A call from Jemma told her that she wouldn’t be able to sleep at night if she didn’t meet her for assignment titles, so she swivelled to the left when she got back to town, heading to the docks.  She steered with one hand and gulped mineral water with the other, replenishing the tears she hadn’t lost.  Needed to pee.  Hypnotherapy made her want to pee.  Yet, she’d survived.  Grateful to have survived the session, and also content that she wanted to continue surviving, instead of bleeding suicide.  Images of dangling pocket watches and sleep made her heave, and she clamped down her stomach with more chocolate.

The road to Grammar was shared by the beach, both on the only pseudo-motorway the west had, derelict and quaint, built so that boats could be beached closer to help.  Only half the road was properly chipped, broke her heart to drive it.  Metal pylons and spruce limbs.  Marshy land to the right, even marshier land to the left.  Only through pauses in growth could the beach be made out.  Well, beach was a misdemeanour, anyway.  Only during a day like this, when wind could drag the plastic away to let shine the black sand beneath, to let the water thrive through treks of dog prints and broken glass.  Sive and Sile hugged the inlet, tall, broad, one with proud with the blowhole, watching the tide.

She’d only ever spent time on the swings and slides by the shorefront, shoes kicked off and jeans rolled up, with no intention of meeting the water, just looking the part.  She’d buy chips and burgers and throw onions at seagulls.  The water scared her.  It fed the lake.

Let her shoes fall off as she freewheeled, darting below sea-level as she met bumps and hump bridges the pamphlets heckled.  The high school obviously had never been a priority, as the amount of cars that ruptured on the dirt track to it was amazing.  No curbs, no flower beds.  Smoothing had been ordered years ago, but all that had arrived was more steaming aggregate.  In the boot, she had heavy coats and cans of glass resin for when she met turbulence.  Then she’d just stopped going. 

The school itself had been under continuous construction since the ribbon had been cut.  1978.  An anonymous pocket kept it going.  When work ended, there would be apocalypse.  Construction Winnebagos broke up the campus, bright colours against the drab exterior of a miraculously good-looking building, and the constant smell of Portland cement was a narcotic for those who played outside.  Why have drugs when you can snort the windowsill.

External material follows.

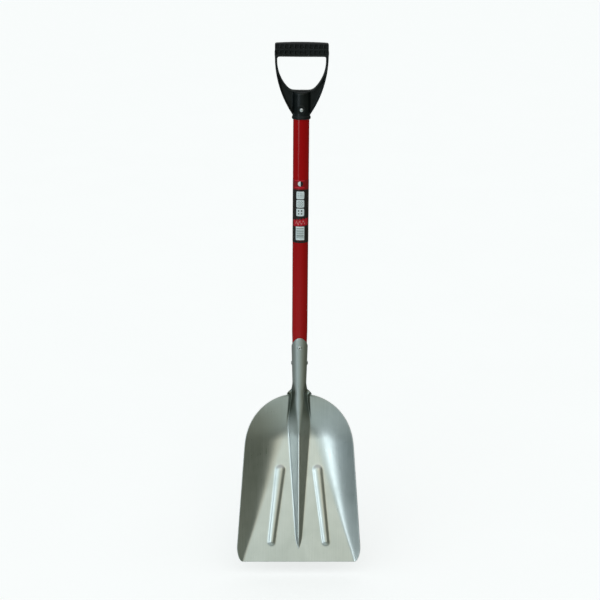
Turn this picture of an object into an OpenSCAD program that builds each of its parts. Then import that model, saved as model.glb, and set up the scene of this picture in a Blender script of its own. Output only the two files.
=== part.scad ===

Though catering for two hundred hung-over teenagers, and fifty infants in the basement nursery, Grammar barely hit the three-story mark, enforcing a decree of cardboard prefabs and garden classes.  Art was done outside as much possible, Biology and Math were divided by Chinese privacy partitions.  Large gardens leading to the foot of the cliff, where a pool and tennis court had been stamped.  Wrought benches led to the front office, shadowed by sways of purple-veined butterwort and white chocolate roses.  It was even better in the vinyl sun, light and airy and warm.  She hated it and parked.

People turned their backs to her at the door, the brave met a gaze she didn’t have to return.  She met Jemma inside, by the loft of lockers, and photocopied sheets in the spacious library, asking Paul the librarian exactly what he did to avoid paying.  The end of lunch had the corridors in heat, and conversation assaulted the lower airspace.  After being chastised for missing half the day, and then getting a slap on the shoulder when she let it slip that she intended to miss the rest of the day, Jemma rung the rest of the girls to complain about their fallen comrade.  In the hallways, people parted for the two girls.  Kere got most of the girth.